Another defect of tempered glass is known as warp. Warp is the term used to define the maximum deviation from flatness along an entire dimension of a glass sheet. In rectangular glass sheets, warp is measured along the leading, trailing and side edges.
In well-known commercial procedures for tempering glass sheets, the sheets are first heated to a temperature corresponding substantially to the softening point of the glass and then are chilled rapidly to a temperature below the annealing range of the glass to impart a temper. Conventionally, the sheet is heated while transported through an enclosed hot atmosphere of a furnace and propelled forwardly through the furnace exit into a cooling station comprising upper and lower plenums which flush the opposite surfaces of the sheet with streams of suitable tempering medium, such as air under predetermined pressure applied through arrays of nozzles which chill the glass and impart the desired stress patterns therein. Cooling air is directed against the opposite surfaces of the sheet while the sheet moves between the upper and lower plenums in order to impart the temper desired.
It is also well known to arrange the size and distribution of exhaust passages relative to the supply passages to provide a pressurized gas bed whose pressure does not vary greatly between different regions of the gas supply bed. Prior to the present invention no effect was made to provide exhaust passages in the exit portion of the gas hearth bed due to the difficulty of drilling exhaust passages through the end wall structure at the end of the gas supply bed. Consequently, the exit portion of the gas supply bed was provided with smaller diameter gas supply passages than those provided throughout the rest of the bed. Nevertheless, warp and kink developed in glass sheets tempered on apparatus employing gas hearths so constructed.
2. Description of the Prior Art
U.S. Pat. No. 3,223,501 to Fredley et al. discloses a gas support bed or hearth forming the roof of a plenum chamber where exhaust passages are interspersed among gas supply modules to insure a relatively constant gross pressure profile throughout the extent of said gas hearth. The modules of the bed are of discrete, metal construction and thermal expansion of individual modules at different rates warped the upper surface of the gas bed.
U.S. Pat. No. 3,338,697 to McMaster et al. discloses a slightly different arrangement of supply passages and exhaust passages in a gas hearth composed of a low expansion refractory material such as quartz. The low expansion quartz has less tendency to warp than the metal module bed of the Fredley et al patent. However, quartz is brittle so that it is not advisable to fabricate separate modules of quartz with spaces between the separate modules as is possible with metal modules. Furthermore, at the downstream end of the gas hearth, it is virtually impossible to fabricate exhaust holes through the downstream end portion of the plenum chamber roof that forms the gas hearth bed and through the end wall that supports the downstream end of the roof, particularly in a gas hearth bed that is already in existence.
U.S. Pat.
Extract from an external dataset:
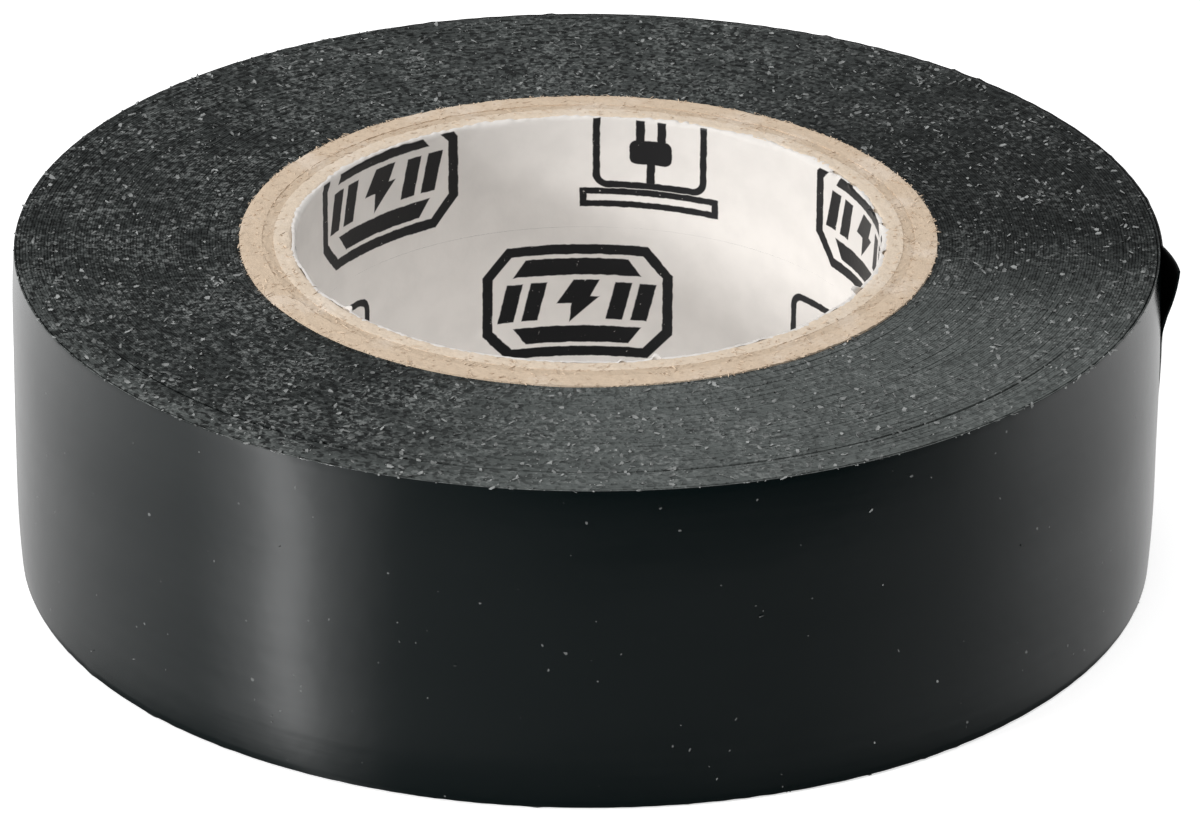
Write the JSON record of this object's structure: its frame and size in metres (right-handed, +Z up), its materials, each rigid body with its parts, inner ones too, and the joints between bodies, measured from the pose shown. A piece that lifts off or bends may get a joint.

No. 3,923,488 to Pytel et al. discloses a technique for reducing upward curl at the leading edge of a glass sheet conveyed through a heated area and a cooling area by applying a cooling medium toward a portion of the lower surface of the glass sheet only in spaced relation to its leading edge. This application is started after the glass sheet leaves the furnace and before the glass portion reaches a position where both its upper and lower surfaces are cooled by exposure to opposing blasts of tempering medium. The entire length of glass sheet except for the leading one foot or so of length is subjected to this differential cooling treatment.
It would be desirable to develop a different method for controlling warping, kinking or curling that does not depend on controlling the timing of means to apply tempering medium differentially to selective portions of glass sheets.